Big difference is Katai is designed to parse existing binary formats like PNG, JPEG, MIDI, WAV files.

Things like Protobuf can serialize/deserialize any data but it’s very opiniated about how to do this. You won’t convince it to work with existing file formats.

lima · on Dec 5, 2020

Protobufs generate readers/writers for various languages (i.e. serialization/deserializiation).

gRPC is an RPC framework that uses Protobufs.

uerg · on Dec 5, 2020

If you try to speak a protocol which is not yours.

rockwotj · on Dec 6, 2020

Seems like a bummer that the stream interfaces are blocking for C++ and java :/

nickdothutton · on Dec 7, 2020

The industry rediscovers DEC RMS?

ddevault · on Dec 5, 2020

This is a use-case for which a DSL is well-suited. They would be wise to abandon YAML.

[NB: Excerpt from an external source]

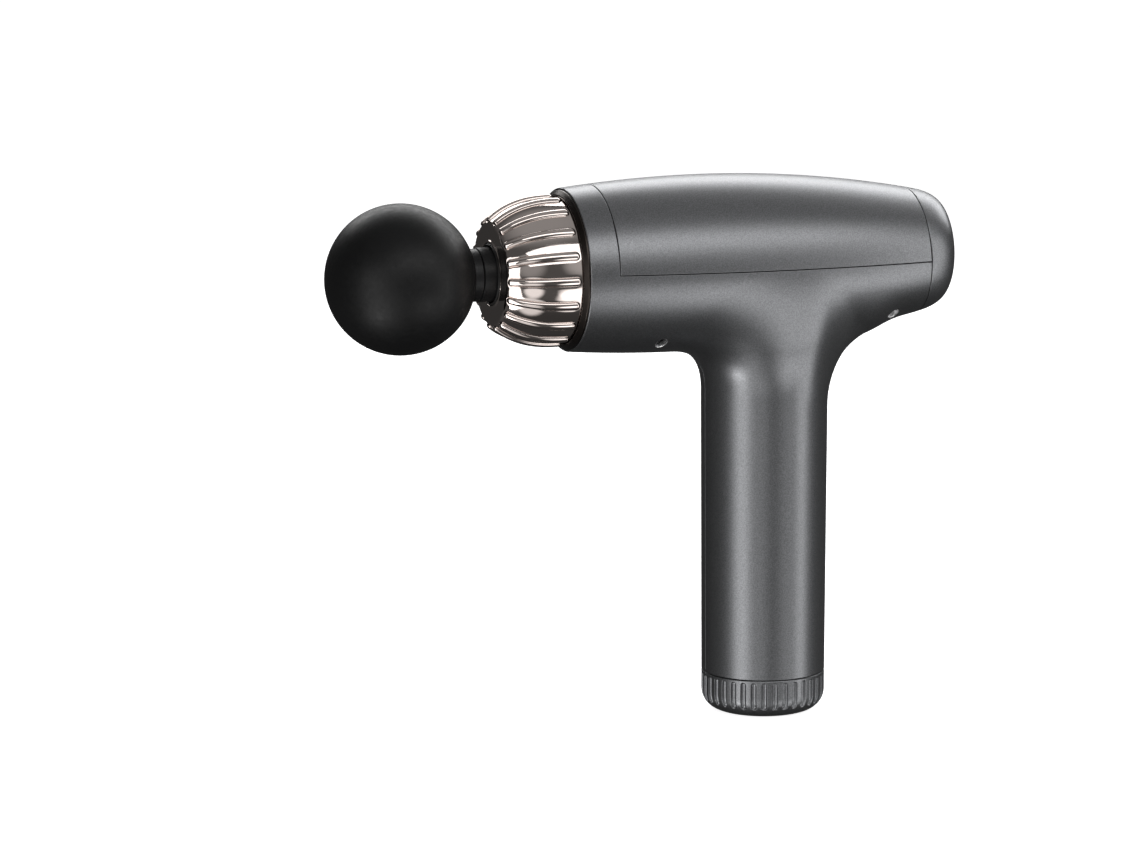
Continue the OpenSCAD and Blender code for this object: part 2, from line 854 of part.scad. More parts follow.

purpleidea · on Dec 6, 2020

I think that I agree of you, and I'm obviously fond of clever DSL's cough mgmt config cough, but it's not clear what specifics you had in mind here. Share away if you're interested!

ddevault · on Dec 6, 2020

YAML has far too many features and doesn't let you structure data well for this use-case. There's no concise way to provide typings for its fields, for instance - note how every field requires two lines in the examples, far too verbose.

I don't really know what to tell you other than that YAML is not well-suited to this domain, and designing a domain-specific language which meets the particular needs of the system, and only just, would be better. You could base it off of C structs or Rust types or s-expressions or whatever else, the exact syntax isn't important so long as it allows you to concisely and precisely specify the semantics of the tool.

pie_flavor · on Dec 6, 2020

If it was something that looked like YAML, but wasn't, that'd be fine. YAML in its simplest form is a neat idea. Indentation is simple and obvious. Same as it doesn't matter that TOML looks a heck of a lot like INI. But using YAML itself is terrible, because YAML is a colossally bloated language that does crazy things at the wrong points and has a million syntaxes that step on each others' toes.